PSGも2012-2013シーズンから2022-2023シーズンまでの間に9回優勝している。20世紀までは決して絶対強者ではなかったものの、2011年のカタール資本投入以降からフランスを代表するクラブへと飛躍した。

それまではリーグ優勝わずか2回のチームに過ぎなかったが、今やフランス王者として絶対的な地位を築いているのがPSGだ。

欧州クラブランキングではバイエルンが2位、PSGが6位。経済紙『フォーブス』が今年5月に発表した「世界で最も価値あるサッカークラブ」のランキングでは、バイエルンが5位、PSGが7位にランクインした。

両チームは国内リーグにとどまらず、毎シーズンでUEFAチャンピオンズリーグ(CL)優勝に挑んでいる。リーグ優勝よりもCL制覇が最大の目標だ。

韓国はすでにFWソン・フンミン(31、トッテナム)という唯一無二のスーパースターを保有している。

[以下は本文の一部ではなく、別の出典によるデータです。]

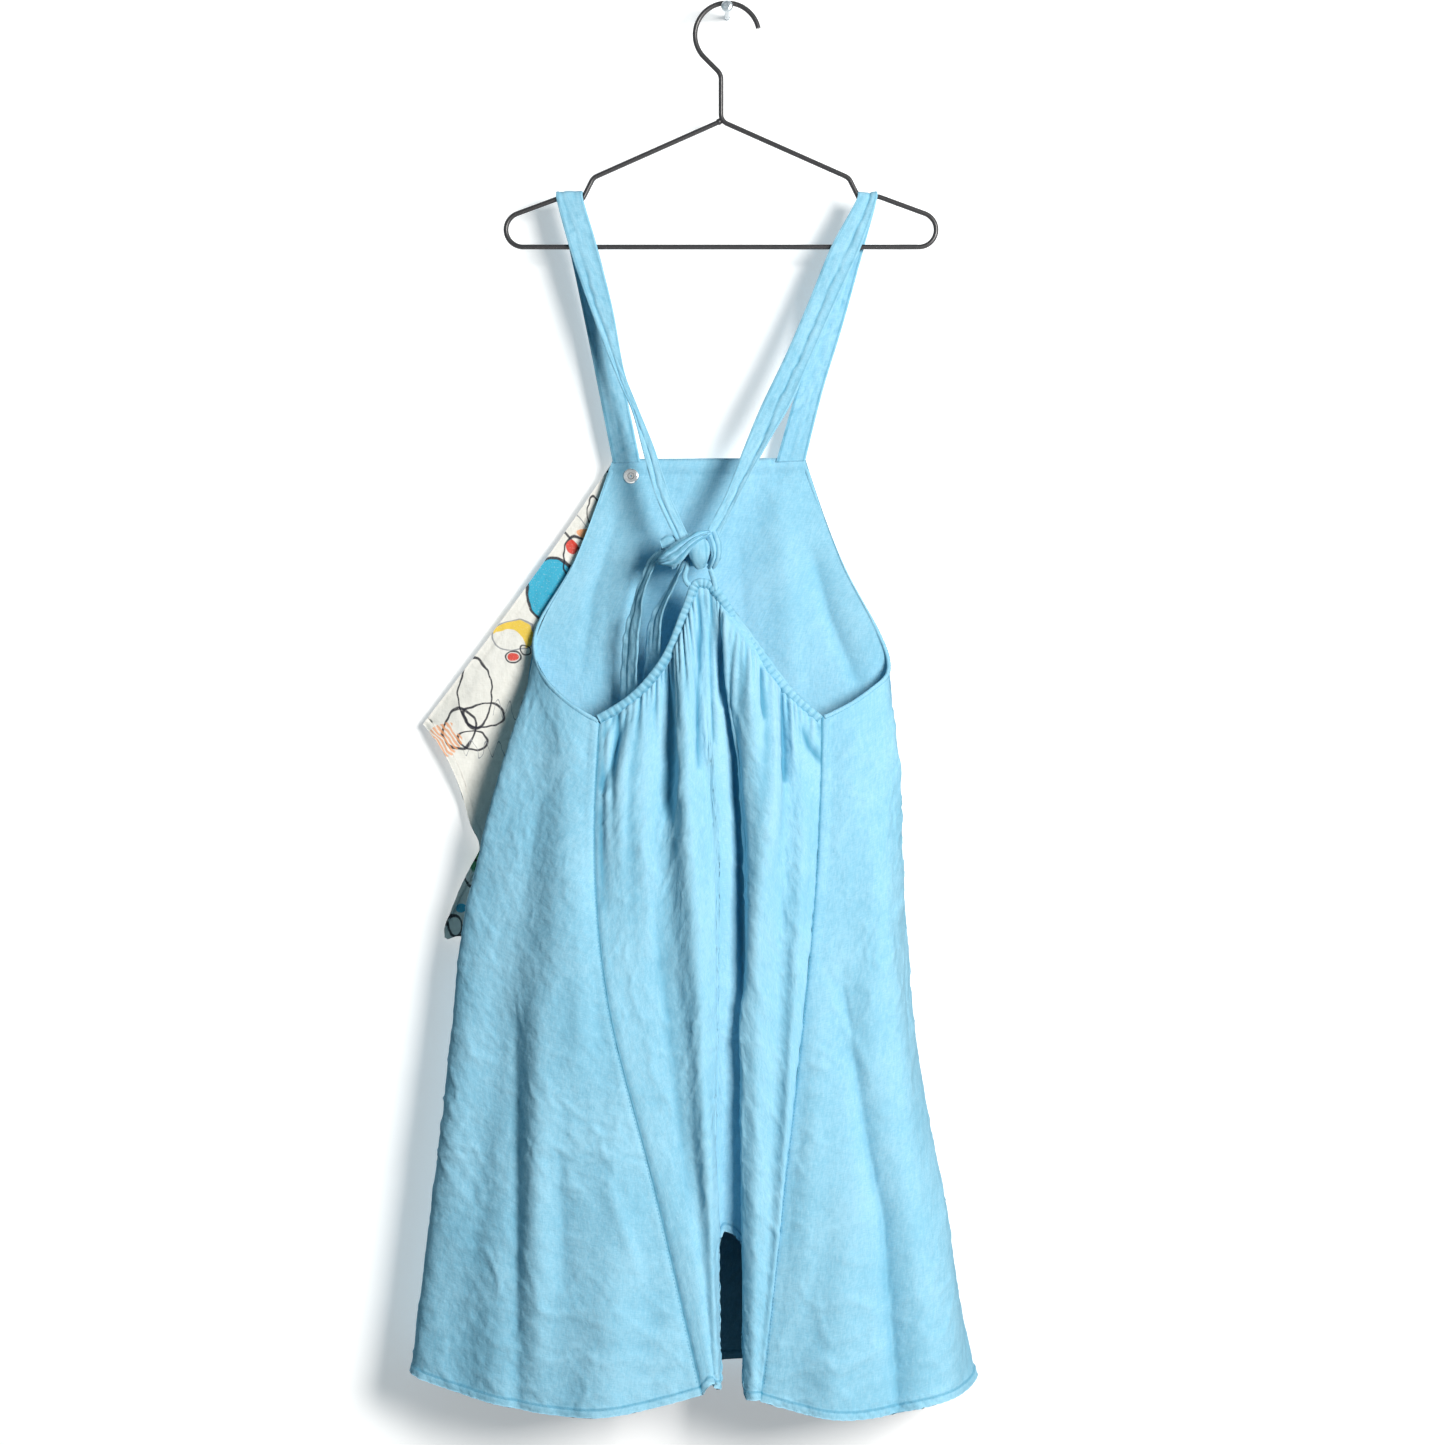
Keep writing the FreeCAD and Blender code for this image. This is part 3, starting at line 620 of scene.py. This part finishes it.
def make_back():
    grid = rail_grid(BACK, shares(525, 2.5, hem=9), 196)
    across, down = metric(grid)
    neckline = spline(NECKLINE, np.linspace(0, 1, 40))[:, [0, 2]]
    from_edge = line_distance(grid[..., 0], grid[..., 2], neckline)[0]
    clear = smoothstep(from_edge, 5.5, 8.5)   # of the casing, under which the cloth lies flat
    height = gathers(across[:1], np.maximum(from_edge - 7, 0), across[0, -1], 11) + folds(grid, BACK_FOLDS)
    # dips: painted shade in the hollows of the gathers, folds and creases, and painted light on their crests
    dips = hollows(height * clear, 6, 2.0) * clear
    creased = crumple(across, down, 21) * smoothstep(down, 10, 70)
    dips = np.clip(dips + 0.25 * hollows(creased), -1, 1)
    right_gap = across[:, -1:] - across
    still = smoothstep(across, 0, 14) * smoothstep(right_gap, 0, 14)
    seam_left, mark_left = seam_groove(across, down, 31)
    seam_right, mark_right = seam_groove(right_gap, down, 32)
    hem, hem_mark, turned = hem_band(down, across, 41)
    height = (height + creased) * (0.15 + 0.85 * still) + seam_left + seam_right + hem
    surface = lifted(grid, height * clear - (1 - clear))
    # colour marks: painted shade along the seams and the hem's stitch line, and lighter wear at the hem's
    # edge
    panel = closed_sheet("back_cloth", surface, 1.0 + 1.1 * turned, mark_left + mark_right + hem_mark, dips)
    return claimed(panel, "back_panel"), surface


def make_side(name, node, rails, marks, seed, seam_at_end):
    grid = rail_grid(rails, shares(560, 2.5, hem=9), 118)
    across, down = metric(grid)
    gap, other = across, across[:, -1:] - across
    if seam_at_end:
        gap, other = other, gap
    height = folds(grid, marks) + crumple(across, down, seed)
    flutes = np.sin(across * 2 * np.pi / 88 + 1.3 * seed) * 3.2 * smoothstep(down, 160, 560)
    height += flutes * smoothstep(gap, 5, 50) * smoothstep(other, 5, 50)
    seam, seam_mark = seam_groove(gap, down, seed + 5)
    hem, hem_mark, turned = hem_band(down, across, seed + 6)
    still = smoothstep(gap, 0, 12) * smoothstep(other, 0, 12) * smoothstep(down, 0, 25)
    height = height * still + seam + hem
    surface = lifted(grid, height)
    # colour marks: painted shade along the seam and the hem's stitch line, lighter wear at the hem's edge,
    # painted shade in hollows and painted light on crests
    panel = closed_sheet(name, surface, 1.0 + 1.1 * turned, seam_mark + hem_mark, 0.3 * hollows(height))
    return claimed(panel, node), surface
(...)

ソン・フンミンは2021-2022シーズンのイングランド・プレミアリーグで得点王に輝いたワールドクラスのスターだ。昨季は負傷に悩まされ苦しんだ部分もあったが、現在も欧州で認められている選手であることは間違いない。

もっとも、トッテナムの場合は“ビッグクラブ”のカテゴリと見るには曖昧な部分がある。

プレミアリーグでの優勝歴はなく、CLでも準優勝が最高成績だ。それでも、トッテナムは前出した『フォーブス』のランキングで9位に上がるほど、世界的な名声が認められている。

左からソン・フンミン、キム・ミンジェ、イ・ガンイン

韓国は今や前線、中盤、守備の各ポジションにアジア最高峰の選手を保有していると言っても過言ではない。

移籍専門サイト『トランスファーマルクト』によると、キム・ミンジェの市場価値は6000万ユーロ(約94億円)に達し、ソン・フンミンは5000万ユーロ(約78億円)、イ・ガンインは2200万ユーロ(約34億円)だという。3人の合計額は1億3200万ユーロ(約207億円)だ。

彼ら以外にも、FWファン・ヒチャン(27、ウォルヴァーハンプトン)やMFホン・ヒョンソク(24、KAAヘント)、FWファン・ウィジョ(30、ノッティンガム・フォレスト)、MFファン・インボム(26、オリンピアコス)、MFイ・ジェソン(30、マインツ)、FWチョ・ギュソン(25、ミッティラン)など、多くの選手が欧州でプレーしている。

文字通り、黄金世代の歩みが現在進行形で進められていることは間違いない。

選手の顔ぶれだけ見れば、“宿命のライバル”である日本にも劣らない。

日本にもFW三笘薫(26、ブライトン)をはじめ、MF鎌田大地(26)、MF久保建英(22、レアル・ソシエダ)、DF冨安健洋(24、アーセナル)、FW堂安律(25、フライブルク)など、欧州で技量を認められた選手が多くそろっている。

日本の欧州組の数は韓国よりはるかに多い。だが、ソン・フンミンやキム・ミンジェのようなワールドクラス級と評価される選手がいないというのが惜しい。冨安を除けばビッグクラブ所属の選手もいない。

それでも、日本は韓国よりはるかに先進的なシステムを打ち出して“脱アジア”を叫んでいる。

21世紀以降に開催されたアジアカップで通算3度の優勝を果たしている日本は、アジアを越えて世界の舞台で競争することを目標にしている。

年々勢いを増す隣国に対し、韓国は1960年以降、アジアカップのトップに立つことができていない。アジアの王者にもなれていないのに、“脱アジア”を叫ぶには無理がある。

韓国は2024年に行われるアジアカップで優勝を目指している。現在の黄金世代を見れば、優勝に最も近い戦力と見なければならない。今後はソン・フンミンも30代中盤に差し掛かり、技量が下落傾向に入る可能性が高い。

多くの主力が全盛期を過ごす今こそ、チャンピオンになれる絶好のチャンスというわけだ。

アジアを征服できれば、韓国も日本のように“脱アジア”を叫び、次のワールドカップに向けて希望に満ちた原動力を得られるはずだ。